Winnie-the-Pooh is a terrible example of any realistic or balanced life: he has time for lots of things he likes to do, without any obligations or responsibilities, such as a job or career. But I can relate to Pooh in regards to my own lifelong dreams of sweets. This morning I had quite a battle in the kitchen when I came down for coffee and saw it sitting on the counter disguised as an angel. Satan’s spawn, sprung from the depths of cellulite hell to torture me: the chocolate cupcake my daughter forgot to eat last night after dinner, topped with smooth butter cream and innocent pink sprinkles. Of course, the cupcake isn’t bad or good in its own right, but how I choose to see it will have an impact on the quality of my life.

This internal battle may not apply to you, but we mortals struggle with decisions of what to put in our bodies as well as with other life choices. Along with Pooh, most of us would agree eating is one of the joys in life. But when we lose sight of food past necessity, when we are deceived by its ability to bring us happiness or unhappiness, we may fear or abuse it. Thinking the battle you’re involved in is about food itself is not just a little bit nutty. A healthy detachment to food, or a realistic view of it, brings a more balanced life. The instant gratification of eating every cupcake we want, enjoying every bite down to the top layer of cupcake paper, might seem to make our lives more fun and fulfilled than practicing self-control. But long-term, believing that this cupcake will make us happy will ultimately affect our health, mental state and self-perception.
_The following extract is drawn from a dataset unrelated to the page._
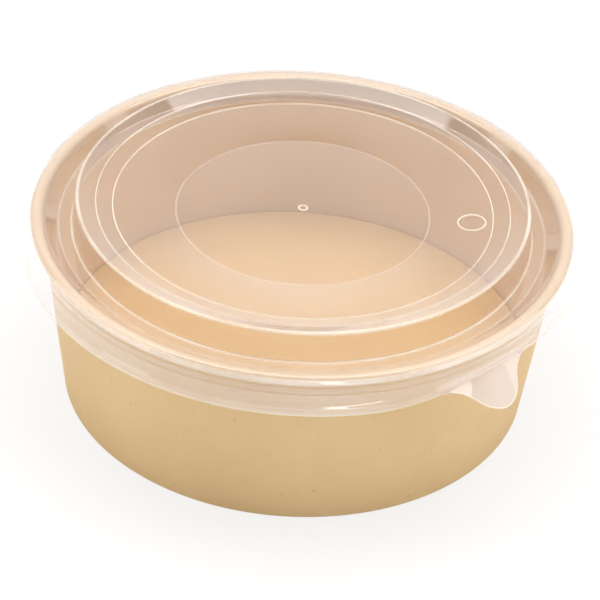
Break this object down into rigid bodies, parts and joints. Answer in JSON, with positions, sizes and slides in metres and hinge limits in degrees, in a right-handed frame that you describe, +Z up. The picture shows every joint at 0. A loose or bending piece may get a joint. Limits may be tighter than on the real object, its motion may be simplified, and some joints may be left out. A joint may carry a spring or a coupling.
{
  "type": "kraft salad bowl",
  "caption": "Round kraft paper salad bowl with a folded foot, a rolled rim and a clear press-on dome lid with a pull tab.",
  "frame": {"origin": "centre of the foot ring, on the surface that the bowl stands on", "axes": "+Z up along the round axis of bowl and lid; the pull tab points to the front right, between +X and -Y, at azimuth 311.7 degrees from +X; the glued lap seam is at the back, at azimuth 98 degrees"},
  "size_m": [0.1904, 0.1904, 0.0742],
  "materials": {
    "kraft_board": "matte, warm brown kraft with fine fibres, thin clear coating inside",
    "kraft_board_inside": "satin, kraft board with a thin clear coating",
    "clear_lid": "glossy clear polypropylene, slightly milky"
  },
  "bodies": {
    "bowl": {"side_wall": "kraft_board", "base_disc": "kraft_board_inside"},
    "lid": {"lid": "clear_lid"}
  },
  "joints": [
    {"name": "lid_lift", "type": "slide", "parent": "bowl", "child": "lid", "axis": [0, 0, 1], "range_m": [0, 0.06]}
  ]
}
It’s about the will of your thoughts and actions directed toward the goals you have for your life. These define your life and your diet. More simply, it’s your dedication to self-discipline. Although he lived in a time where restraint was the norm, William Blake’s words still apply today: “Those who restrain Desire do so because theirs is weak enough to be restrained; and the restrainer or Reason usurps its place and governs the unwilling. And being restrained, it by degrees becomes passive, till it is only the shadow of Desire.” By having the desire to practice discipline in our daily lives, we can fulfill not only our dietary goals but also our various life goals. Diet, in this view, is just one small piece of a balanced life.

FOUR STEPS TO DISCIPLINE

So what is discipline? We’ve all heard the word, but to really think about how we can apply it to all aspects of our lives is a lifelong practice that takes mental work. Discipline can be described as tools, techniques of suffering or means of experiencing the pain of problems constructively. It’s directly related to growing as an individual. These tools are simple concepts and the desire to achieve a fulfilling life is what we need to achieve happiness, not that pizza washed down with a beer and a chocolate bar for dessert. It’s understanding that one aspect of life, enjoying good food, won’t make us feel great in the long-term.

Four helpful tools offered by M. Scott Peck, M.D., author of The Road Less Traveled, put the path to discipline in clear terms.

1. The delaying of gratification. I’m going to let the cupcake sit there until I have a giant salad that fills me up because it’s nutritious and good for my body. Then I’m going to eat the cupcake. At that point I’m going to enjoy every single bite down to the last sprinkle that I may have to lick off of the floor. Or, I may skip the cupcake because I’m full and it just won’t taste like Satan’s chocolate spawn, but more like Crisco. I will choose to save it for breakfast when all my senses are awake, and round it out with eggs and fruit.

2. Acceptance of responsibility. I understand that if I eat this cupcake it’s only for pure momentary enjoyment, not because it’s made with eggs and milk, and I may have to suffer the consequences of heightened blood sugar, empty calories and a more than a little disappointment in myself. Unless, of course, I’m watching my intake of sweets and fatty foods, then I probably won’t feel that disappointment and will enjoy it more than when I haven’t been watching what I eat.

3. Dedication to the truth. The cupcake isn’t my sworn enemy, but rather, my own carelessness with my body and with what I choose put in my mouth is my enemy. The cupcake can’t give me true happiness and therefore, having that cupcake isn’t as important in my life as I might want to believe. I’d be happier taking care of myself and respecting my body’s needs.

4. Balance. A healthy detachment to food will create a more balanced life by giving me more mental and physical energy that I can direct to more important life goals to what you really value in life.

Using discipline to determine our daily food choices isn’t the easiest or the most fun route to our dietary goals, but trust me: once you’ve got the hang of it, every cupcake you eat will be that much sweeter.